Return the lines below that carry the word "parts".

——

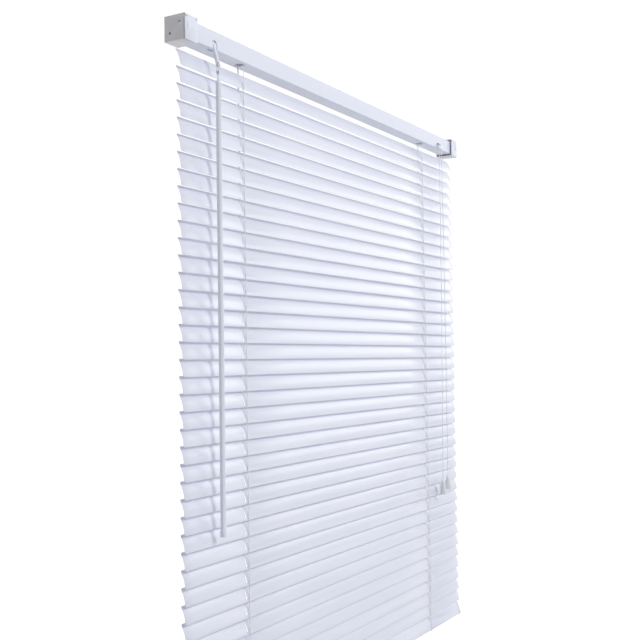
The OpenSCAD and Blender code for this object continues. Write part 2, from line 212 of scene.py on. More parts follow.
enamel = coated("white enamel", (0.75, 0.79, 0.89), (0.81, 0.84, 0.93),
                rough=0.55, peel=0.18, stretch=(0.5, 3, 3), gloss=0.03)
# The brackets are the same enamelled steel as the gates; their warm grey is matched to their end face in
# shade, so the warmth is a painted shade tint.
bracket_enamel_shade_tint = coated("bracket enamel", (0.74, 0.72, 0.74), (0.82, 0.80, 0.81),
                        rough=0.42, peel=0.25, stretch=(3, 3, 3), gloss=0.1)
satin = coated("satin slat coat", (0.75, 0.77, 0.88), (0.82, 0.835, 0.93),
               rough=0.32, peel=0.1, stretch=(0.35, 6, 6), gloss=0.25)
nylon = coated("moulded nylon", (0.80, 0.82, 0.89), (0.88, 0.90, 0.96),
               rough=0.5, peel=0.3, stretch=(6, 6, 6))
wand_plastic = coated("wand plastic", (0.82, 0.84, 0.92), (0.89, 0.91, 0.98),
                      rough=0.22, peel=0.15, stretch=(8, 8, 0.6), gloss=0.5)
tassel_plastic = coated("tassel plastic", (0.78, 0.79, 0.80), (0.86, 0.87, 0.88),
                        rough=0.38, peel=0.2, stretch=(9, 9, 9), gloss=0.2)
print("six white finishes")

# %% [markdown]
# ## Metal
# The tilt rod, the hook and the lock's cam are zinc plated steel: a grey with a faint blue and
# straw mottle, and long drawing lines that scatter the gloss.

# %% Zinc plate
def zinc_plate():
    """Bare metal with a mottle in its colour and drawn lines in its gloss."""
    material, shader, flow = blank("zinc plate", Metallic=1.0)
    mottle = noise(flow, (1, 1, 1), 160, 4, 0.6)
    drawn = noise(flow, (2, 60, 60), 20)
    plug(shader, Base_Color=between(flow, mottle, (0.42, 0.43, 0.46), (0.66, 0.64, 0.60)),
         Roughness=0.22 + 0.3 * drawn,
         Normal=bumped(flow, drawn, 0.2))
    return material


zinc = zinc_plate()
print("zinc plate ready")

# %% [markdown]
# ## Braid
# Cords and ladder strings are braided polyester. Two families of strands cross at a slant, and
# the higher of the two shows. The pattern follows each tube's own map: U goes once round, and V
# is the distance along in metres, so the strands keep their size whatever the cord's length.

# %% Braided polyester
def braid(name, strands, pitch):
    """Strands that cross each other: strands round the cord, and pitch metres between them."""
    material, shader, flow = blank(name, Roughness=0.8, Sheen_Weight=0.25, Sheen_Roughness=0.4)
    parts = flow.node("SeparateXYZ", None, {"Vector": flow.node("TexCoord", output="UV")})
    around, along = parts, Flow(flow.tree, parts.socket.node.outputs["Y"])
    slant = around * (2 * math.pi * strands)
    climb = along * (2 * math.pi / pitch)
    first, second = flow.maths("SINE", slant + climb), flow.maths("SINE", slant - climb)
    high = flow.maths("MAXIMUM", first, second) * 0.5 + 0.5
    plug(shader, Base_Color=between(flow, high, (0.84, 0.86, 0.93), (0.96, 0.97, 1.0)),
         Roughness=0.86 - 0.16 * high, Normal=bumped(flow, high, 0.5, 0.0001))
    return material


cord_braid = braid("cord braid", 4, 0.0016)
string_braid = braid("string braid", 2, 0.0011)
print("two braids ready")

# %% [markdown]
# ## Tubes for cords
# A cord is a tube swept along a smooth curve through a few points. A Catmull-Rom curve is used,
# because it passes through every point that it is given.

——

▶ [Response]:
The OpenSCAD and Blender code for this object continues. Write part 2, from line 212 of scene.py on. More parts follow.
    parts = flow.node("SeparateXYZ", None, {"Vector": flow.node("TexCoord", output="UV")})
    around, along = parts, Flow(flow.tree, parts.socket.node.outputs["Y"])